Return the first line, the line containing "const baseTrim = 0.4;", and every line between them, exactly as they stand.

▸ Supplied data

.....

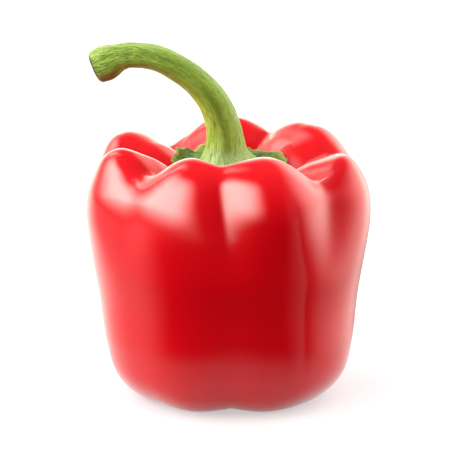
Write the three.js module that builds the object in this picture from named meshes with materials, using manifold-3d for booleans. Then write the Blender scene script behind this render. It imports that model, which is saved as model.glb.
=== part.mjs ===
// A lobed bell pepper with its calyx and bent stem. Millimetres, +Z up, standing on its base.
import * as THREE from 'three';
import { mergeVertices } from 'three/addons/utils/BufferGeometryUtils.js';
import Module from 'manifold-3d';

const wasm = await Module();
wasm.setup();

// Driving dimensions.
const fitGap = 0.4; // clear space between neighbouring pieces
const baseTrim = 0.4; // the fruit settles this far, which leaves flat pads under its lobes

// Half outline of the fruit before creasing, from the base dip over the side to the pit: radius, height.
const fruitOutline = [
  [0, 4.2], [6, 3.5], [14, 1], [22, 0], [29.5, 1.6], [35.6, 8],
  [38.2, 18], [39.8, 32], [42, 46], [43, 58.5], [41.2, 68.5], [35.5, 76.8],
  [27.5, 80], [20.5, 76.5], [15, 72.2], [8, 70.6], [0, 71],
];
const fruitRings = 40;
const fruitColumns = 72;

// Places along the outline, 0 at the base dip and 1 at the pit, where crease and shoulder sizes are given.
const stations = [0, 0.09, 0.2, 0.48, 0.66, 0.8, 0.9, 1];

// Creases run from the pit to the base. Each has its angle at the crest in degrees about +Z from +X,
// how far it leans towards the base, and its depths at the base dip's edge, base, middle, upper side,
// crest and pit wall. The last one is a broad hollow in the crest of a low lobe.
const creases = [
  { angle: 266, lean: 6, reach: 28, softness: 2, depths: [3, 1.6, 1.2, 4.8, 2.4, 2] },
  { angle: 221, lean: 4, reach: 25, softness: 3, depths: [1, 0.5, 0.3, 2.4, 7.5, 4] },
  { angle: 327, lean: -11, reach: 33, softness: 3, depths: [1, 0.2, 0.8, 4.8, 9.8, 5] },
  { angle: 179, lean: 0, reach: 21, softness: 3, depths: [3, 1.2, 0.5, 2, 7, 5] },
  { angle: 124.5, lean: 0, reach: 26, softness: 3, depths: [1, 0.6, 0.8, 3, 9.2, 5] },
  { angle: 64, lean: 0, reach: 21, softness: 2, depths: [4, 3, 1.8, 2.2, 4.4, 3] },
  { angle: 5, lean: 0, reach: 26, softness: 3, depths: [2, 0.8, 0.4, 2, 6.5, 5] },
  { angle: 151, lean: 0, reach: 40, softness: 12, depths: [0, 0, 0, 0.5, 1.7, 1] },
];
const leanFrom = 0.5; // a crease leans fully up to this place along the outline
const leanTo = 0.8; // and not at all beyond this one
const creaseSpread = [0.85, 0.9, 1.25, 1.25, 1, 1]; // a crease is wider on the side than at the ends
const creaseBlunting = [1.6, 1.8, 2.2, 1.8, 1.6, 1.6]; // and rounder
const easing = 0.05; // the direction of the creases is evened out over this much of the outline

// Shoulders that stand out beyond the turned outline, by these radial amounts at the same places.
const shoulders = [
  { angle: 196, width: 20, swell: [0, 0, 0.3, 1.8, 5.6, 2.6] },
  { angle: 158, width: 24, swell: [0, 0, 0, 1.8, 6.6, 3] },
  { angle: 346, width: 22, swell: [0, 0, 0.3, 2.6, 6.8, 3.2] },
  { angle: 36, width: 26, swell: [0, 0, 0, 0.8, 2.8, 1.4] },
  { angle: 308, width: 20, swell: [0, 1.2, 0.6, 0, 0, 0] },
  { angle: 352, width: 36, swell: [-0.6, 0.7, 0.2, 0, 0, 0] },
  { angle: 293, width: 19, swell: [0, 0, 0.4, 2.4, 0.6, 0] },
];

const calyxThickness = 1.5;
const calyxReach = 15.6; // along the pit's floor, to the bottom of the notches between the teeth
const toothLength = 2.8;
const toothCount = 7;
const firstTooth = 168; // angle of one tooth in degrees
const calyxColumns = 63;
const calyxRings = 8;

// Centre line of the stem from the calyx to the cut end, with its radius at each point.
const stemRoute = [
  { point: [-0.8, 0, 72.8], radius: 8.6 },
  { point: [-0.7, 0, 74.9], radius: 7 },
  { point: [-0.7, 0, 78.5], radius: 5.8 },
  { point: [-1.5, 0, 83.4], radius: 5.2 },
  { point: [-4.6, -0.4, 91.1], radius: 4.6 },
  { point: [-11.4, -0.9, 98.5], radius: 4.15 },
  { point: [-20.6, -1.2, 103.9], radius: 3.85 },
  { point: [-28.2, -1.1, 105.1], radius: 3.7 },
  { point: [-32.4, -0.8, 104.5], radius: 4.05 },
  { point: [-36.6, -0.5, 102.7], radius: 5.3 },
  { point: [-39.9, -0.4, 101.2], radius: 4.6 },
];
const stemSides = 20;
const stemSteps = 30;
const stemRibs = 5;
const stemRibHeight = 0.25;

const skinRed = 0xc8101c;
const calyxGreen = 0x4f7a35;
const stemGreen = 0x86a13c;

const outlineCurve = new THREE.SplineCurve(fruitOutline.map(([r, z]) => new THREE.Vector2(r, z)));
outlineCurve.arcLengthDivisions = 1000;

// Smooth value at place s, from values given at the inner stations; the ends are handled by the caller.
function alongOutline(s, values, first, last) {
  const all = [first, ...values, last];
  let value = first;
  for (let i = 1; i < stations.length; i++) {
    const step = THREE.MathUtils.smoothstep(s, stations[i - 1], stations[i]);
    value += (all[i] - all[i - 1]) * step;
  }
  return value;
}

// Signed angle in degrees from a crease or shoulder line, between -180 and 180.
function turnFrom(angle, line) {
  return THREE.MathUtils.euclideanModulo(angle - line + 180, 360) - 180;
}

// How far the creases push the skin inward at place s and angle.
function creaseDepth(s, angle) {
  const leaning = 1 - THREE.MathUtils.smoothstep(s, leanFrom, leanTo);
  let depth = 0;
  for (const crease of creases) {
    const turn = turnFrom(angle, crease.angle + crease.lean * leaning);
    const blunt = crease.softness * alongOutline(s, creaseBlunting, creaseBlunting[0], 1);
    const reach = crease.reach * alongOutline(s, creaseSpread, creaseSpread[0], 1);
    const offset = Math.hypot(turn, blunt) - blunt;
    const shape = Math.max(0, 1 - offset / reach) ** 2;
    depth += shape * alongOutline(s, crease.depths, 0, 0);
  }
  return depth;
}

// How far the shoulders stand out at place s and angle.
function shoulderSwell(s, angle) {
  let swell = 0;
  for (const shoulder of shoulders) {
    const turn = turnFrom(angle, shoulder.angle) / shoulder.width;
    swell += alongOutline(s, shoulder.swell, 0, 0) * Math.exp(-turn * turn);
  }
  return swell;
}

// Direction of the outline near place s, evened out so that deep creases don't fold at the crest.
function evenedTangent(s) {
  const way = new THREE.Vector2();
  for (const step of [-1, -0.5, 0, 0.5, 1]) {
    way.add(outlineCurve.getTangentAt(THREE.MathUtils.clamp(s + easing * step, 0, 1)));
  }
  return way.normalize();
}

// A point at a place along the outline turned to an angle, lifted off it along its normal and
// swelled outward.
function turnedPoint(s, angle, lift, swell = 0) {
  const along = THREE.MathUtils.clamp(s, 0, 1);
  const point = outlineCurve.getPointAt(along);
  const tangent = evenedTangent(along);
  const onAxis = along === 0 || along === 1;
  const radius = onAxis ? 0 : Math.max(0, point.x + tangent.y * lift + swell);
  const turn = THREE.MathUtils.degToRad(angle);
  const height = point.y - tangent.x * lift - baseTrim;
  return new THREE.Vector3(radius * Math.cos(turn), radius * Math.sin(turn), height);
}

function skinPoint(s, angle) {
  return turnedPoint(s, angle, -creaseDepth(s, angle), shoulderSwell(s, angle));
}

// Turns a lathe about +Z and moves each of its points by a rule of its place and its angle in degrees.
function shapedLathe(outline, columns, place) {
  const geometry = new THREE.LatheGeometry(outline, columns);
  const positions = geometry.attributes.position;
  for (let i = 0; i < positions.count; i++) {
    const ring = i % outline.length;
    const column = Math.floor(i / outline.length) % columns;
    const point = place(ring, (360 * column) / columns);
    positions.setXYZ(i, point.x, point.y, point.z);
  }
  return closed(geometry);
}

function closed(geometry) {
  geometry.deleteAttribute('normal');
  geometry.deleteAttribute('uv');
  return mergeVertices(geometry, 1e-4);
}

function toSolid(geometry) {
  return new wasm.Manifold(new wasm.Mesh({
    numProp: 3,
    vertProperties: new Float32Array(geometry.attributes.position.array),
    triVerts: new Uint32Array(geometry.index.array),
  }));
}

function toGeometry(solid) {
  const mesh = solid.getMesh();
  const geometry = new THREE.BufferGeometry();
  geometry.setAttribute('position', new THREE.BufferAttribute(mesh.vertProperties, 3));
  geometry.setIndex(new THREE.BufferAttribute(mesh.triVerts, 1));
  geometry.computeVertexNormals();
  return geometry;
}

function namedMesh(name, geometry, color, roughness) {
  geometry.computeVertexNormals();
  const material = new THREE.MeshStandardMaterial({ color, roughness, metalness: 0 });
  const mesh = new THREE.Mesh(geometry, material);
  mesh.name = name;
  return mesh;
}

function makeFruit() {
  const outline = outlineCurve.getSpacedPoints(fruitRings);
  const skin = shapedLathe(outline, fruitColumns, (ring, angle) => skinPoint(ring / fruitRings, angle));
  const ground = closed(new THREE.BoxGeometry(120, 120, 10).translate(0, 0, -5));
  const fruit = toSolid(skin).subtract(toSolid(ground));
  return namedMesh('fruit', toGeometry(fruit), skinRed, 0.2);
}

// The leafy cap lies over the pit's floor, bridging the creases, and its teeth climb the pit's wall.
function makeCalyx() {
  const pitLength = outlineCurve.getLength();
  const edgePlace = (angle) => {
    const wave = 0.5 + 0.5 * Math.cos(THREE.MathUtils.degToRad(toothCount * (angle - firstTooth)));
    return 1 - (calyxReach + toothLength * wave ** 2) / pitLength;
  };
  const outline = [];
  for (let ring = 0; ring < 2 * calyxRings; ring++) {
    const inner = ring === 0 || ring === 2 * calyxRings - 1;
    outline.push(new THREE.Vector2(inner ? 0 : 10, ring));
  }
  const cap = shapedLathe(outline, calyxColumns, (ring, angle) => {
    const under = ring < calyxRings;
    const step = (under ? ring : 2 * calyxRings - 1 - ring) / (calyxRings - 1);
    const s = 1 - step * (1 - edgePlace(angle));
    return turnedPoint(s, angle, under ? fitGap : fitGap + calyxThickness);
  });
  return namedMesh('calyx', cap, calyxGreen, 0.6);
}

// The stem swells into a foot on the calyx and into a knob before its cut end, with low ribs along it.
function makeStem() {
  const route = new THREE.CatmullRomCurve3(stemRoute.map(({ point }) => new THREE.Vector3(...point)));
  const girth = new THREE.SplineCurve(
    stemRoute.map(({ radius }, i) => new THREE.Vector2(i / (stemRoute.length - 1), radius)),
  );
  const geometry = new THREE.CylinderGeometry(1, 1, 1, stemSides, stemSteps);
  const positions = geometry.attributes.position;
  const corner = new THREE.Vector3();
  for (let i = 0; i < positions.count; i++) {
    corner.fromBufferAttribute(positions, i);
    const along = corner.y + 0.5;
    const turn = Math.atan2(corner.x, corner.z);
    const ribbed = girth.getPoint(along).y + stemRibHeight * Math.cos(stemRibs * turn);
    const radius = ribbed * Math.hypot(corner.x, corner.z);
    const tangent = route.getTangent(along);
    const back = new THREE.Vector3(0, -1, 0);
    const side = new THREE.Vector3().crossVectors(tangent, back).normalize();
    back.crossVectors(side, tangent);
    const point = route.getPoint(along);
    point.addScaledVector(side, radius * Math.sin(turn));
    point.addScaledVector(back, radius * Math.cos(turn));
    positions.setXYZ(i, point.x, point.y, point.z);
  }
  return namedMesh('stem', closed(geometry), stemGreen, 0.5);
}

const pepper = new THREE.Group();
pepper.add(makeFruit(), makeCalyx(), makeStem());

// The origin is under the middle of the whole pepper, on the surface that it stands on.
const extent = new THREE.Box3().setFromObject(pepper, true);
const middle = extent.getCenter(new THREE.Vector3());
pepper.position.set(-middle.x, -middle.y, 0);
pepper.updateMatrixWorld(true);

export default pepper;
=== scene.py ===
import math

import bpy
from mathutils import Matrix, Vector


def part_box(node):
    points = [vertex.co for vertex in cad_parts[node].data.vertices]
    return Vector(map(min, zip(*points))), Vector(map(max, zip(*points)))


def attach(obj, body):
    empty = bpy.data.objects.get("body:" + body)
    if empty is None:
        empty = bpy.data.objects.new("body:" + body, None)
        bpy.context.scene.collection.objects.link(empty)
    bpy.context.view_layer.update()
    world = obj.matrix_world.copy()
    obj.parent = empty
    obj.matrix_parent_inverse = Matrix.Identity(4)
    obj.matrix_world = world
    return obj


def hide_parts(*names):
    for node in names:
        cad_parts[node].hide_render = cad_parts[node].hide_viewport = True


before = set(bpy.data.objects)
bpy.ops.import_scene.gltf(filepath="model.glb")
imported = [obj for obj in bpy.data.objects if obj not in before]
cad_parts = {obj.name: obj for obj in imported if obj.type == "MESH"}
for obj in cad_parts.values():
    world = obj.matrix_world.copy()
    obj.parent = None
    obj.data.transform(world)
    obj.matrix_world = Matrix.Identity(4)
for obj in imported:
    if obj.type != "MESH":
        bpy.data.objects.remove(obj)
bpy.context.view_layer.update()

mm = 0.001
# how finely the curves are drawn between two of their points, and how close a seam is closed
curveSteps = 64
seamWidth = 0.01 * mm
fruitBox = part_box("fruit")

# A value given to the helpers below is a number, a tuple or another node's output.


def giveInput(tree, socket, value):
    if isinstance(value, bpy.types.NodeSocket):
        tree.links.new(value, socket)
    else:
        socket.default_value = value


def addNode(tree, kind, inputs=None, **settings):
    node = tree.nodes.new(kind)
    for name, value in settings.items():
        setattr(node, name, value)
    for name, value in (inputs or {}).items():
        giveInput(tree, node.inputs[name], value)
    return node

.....

▸ Solution
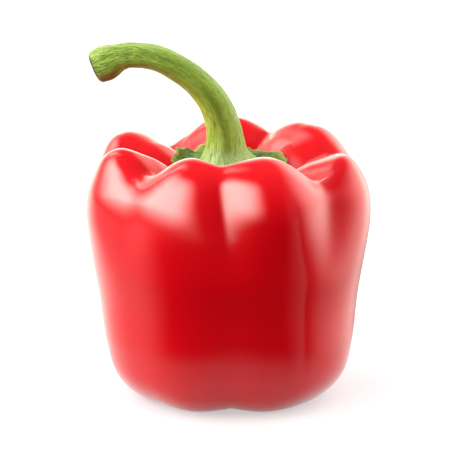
Write the three.js module that builds the object in this picture from named meshes with materials, using manifold-3d for booleans. Then write the Blender scene script behind this render. It imports that model, which is saved as model.glb.
=== part.mjs ===
// A lobed bell pepper with its calyx and bent stem. Millimetres, +Z up, standing on its base.
import * as THREE from 'three';
import { mergeVertices } from 'three/addons/utils/BufferGeometryUtils.js';
import Module from 'manifold-3d';

const wasm = await Module();
wasm.setup();

// Driving dimensions.
const fitGap = 0.4; // clear space between neighbouring pieces
const baseTrim = 0.4; // the fruit settles this far, which leaves flat pads under its lobes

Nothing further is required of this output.